Our laboratory aims at unraveling the mystery of cancer dormancy. We center our efforts in studying this challenge in breast cancer, which most often spreads to the bones, liver, lung, brain and lymph nodes. By understanding how breast disseminated tumor cells interact with the unique microenvironment in each distant site, we strive to find more effective therapeutic interventions for patients risking currently incurable metastatic disease.
Metastatic disease, that is when cancer has spread and presents in distant sites, continues to cause the vast majority of all cancer-related deaths. In many patients with cancer, metastatic disease emerges long after successful treatment of the primary tumor. This is so because persistent disseminated tumor cells (or DTCs) find residency at distant sites under a state of dormancy, only to awaken years or even decades afterwards and initiate metastases. This pause in cancer progression is a singular therapeutic window to prevent future deadly metastases.
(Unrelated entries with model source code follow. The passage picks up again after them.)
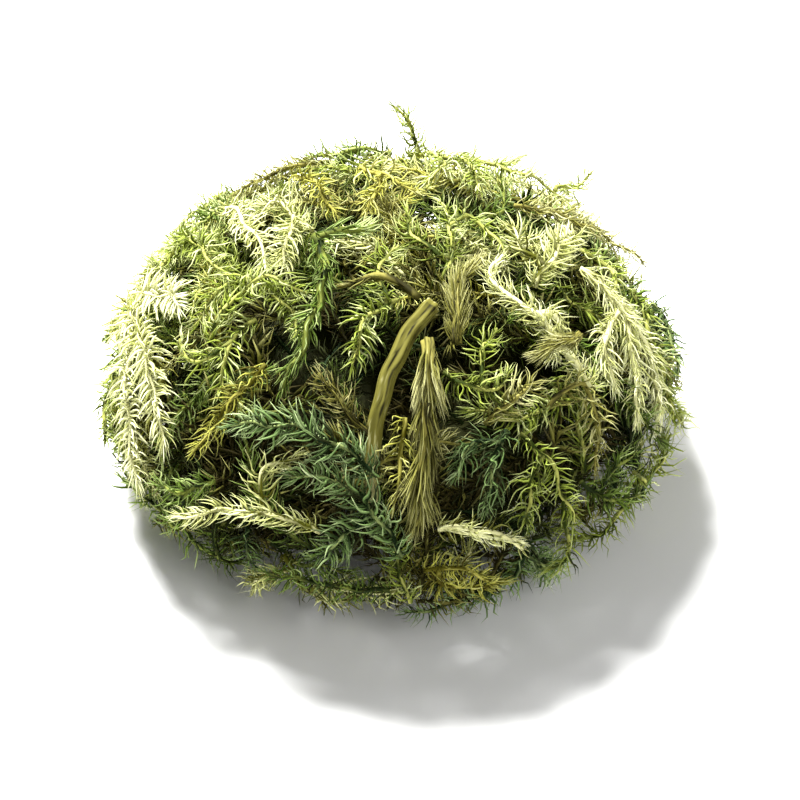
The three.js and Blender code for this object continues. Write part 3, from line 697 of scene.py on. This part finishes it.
def smooth_line(line, spacing):
    """Points an even step apart on the smooth curve through a shoot's points."""
    padded = np.concatenate([2 * line[:1] - line[1:2], line, 2 * line[-1:] - line[-2:-1]])
    t = np.arange(CURVE_STEPS)[:, None] / CURVE_STEPS
    rows = []
    for a, b, c, d in zip(padded, padded[1:], padded[2:], padded[3:]):
        square = (2 * a - 5 * b + 4 * c - d) * t**2
        cube = (3 * b - a - 3 * c + d) * t**3
        rows.append(0.5 * (2 * b + (c - a) * t + square + cube))
    fine = np.concatenate([*rows, line[-1:]])
    reach = reach_along(fine)
    wanted = np.linspace(0, reach[-1], max(4, int(reach[-1] / spacing) + 1))
    return at_reach(fine, reach, wanted), wanted


# Node trees

def picked(sockets, key):
    """One of the sockets in use, by its number or its name."""
    shown = [socket for socket in sockets if socket.enabled]
    return shown[key] if isinstance(key, int) else next(socket for socket in shown if socket.name == key)


def node(tree, kind, inputs=(), out=0, **settings):
    """Adds a node with its settings and inputs, and returns one of its outputs."""
    made = tree.nodes.new(kind)
    for key, value in settings.items():
        setattr(made, key, value)
    named = inputs.items() if isinstance(inputs, dict) else enumerate(inputs)
    for key, value in named:
        socket = picked(made.inputs, key)
        if isinstance(value, bpy.types.NodeSocket):
            tree.links.new(value, socket)
        else:
            socket.default_value = value
    return picked(made.outputs, out)


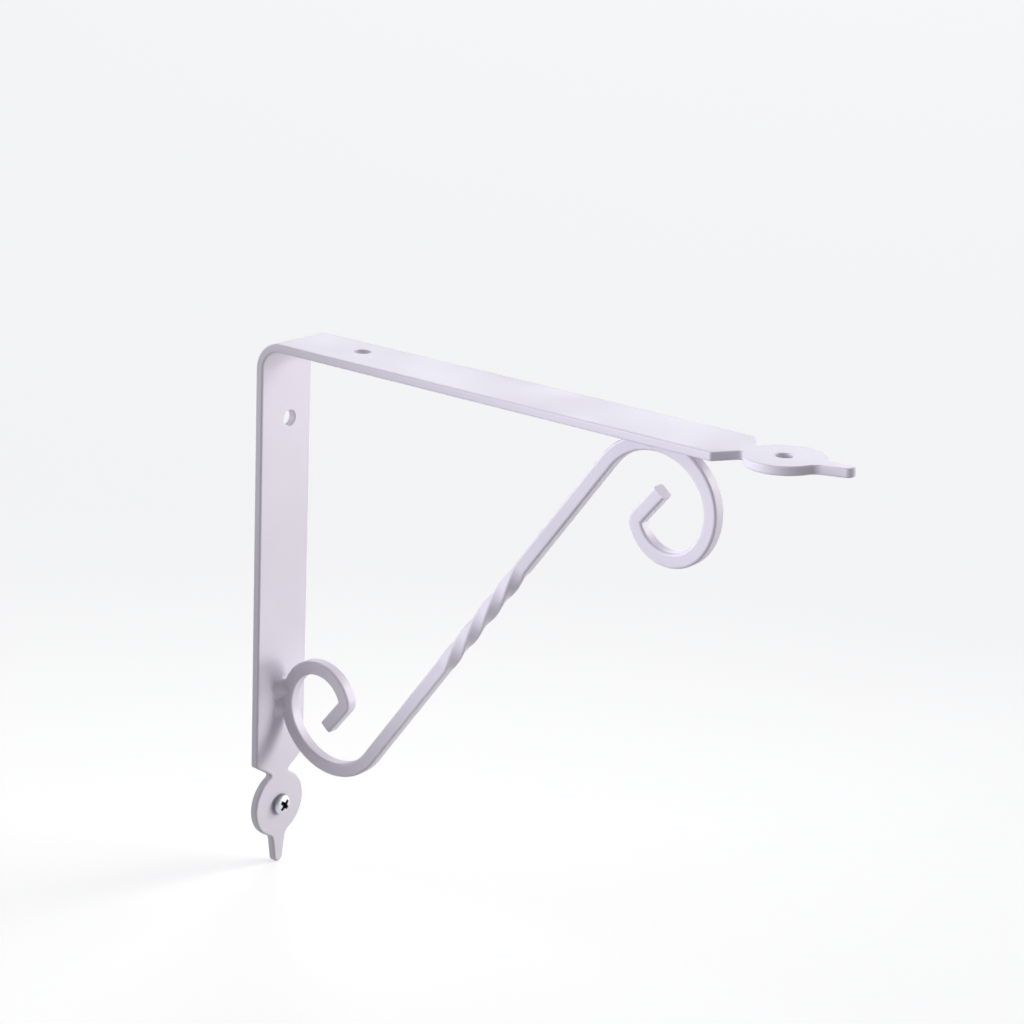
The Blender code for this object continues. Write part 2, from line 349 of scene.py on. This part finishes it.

But, what brings DTCs in and out of dormancy? And how can dormant DTCs be targeted? We tackle these questions by elucidating the crosstalk between DTCs and tissue-resident cells during metastatic progression. For our studies we use multiple complementary approaches, including animal and organotypic models, cell and molecular biology techniques, genetic engineering, spatial transcriptomics and proteomics, computational biology, and interrogation of patient samples.